If you’re happy, you can proceed with the rolling update:
gcloud beta compute instance-groups managed rolling-action start-update
market-data-service-group
--version template=market-data-service-template-2
--region europe-west1
The speed at which this update occurs depends on how much capacity you want to maintain during the rollout. You also can elect to surge beyond your current capacity during rollout to ensure the target number of instances is always maintained. Figure 8.20 illustrates the stages of a rollout across three instances.
If you were unhappy, you could roll back the canary:
gcloud beta compute instance-groups managed rolling-action start-update
market-data-service-group
--version template=market-data-service-template ①
--region europe-west1
The command for a rollback is identical to a rollout, but it goes to a previous version. In the real world, rollback may not be atomic. For example, the incorrect operation of new instances may have left data in an inconsistent state, requiring manual intervention and reconciliation. Releasing small change sets and actively monitoring release behavior will limit the occurrence and extent of these scenarios.

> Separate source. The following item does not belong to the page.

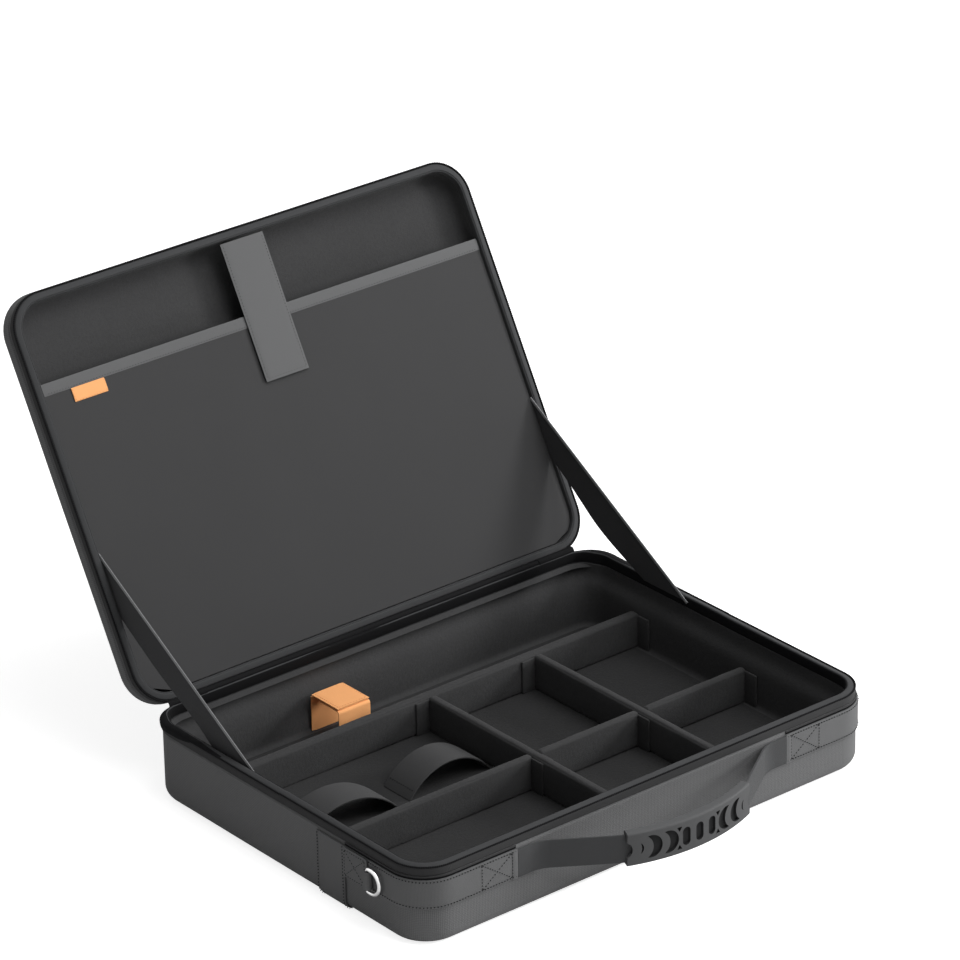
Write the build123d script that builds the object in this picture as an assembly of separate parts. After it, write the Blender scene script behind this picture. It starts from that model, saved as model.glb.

We’ve covered a lot of ground in this chapter: you’ve deployed manually to a cloud provider, packaged a service as a container and a virtual machine, and practiced safe rollout patterns. By building immutable service artifacts and performing safe, downtime-free deployments, you’re well on your way to building a deployment process that works reliably across multiple services. Ultimately, the more stable, reliable, and seamless your deployment process, the easier it is to standardize services, release new services more rapidly, and deliver valuable new features without friction or risk.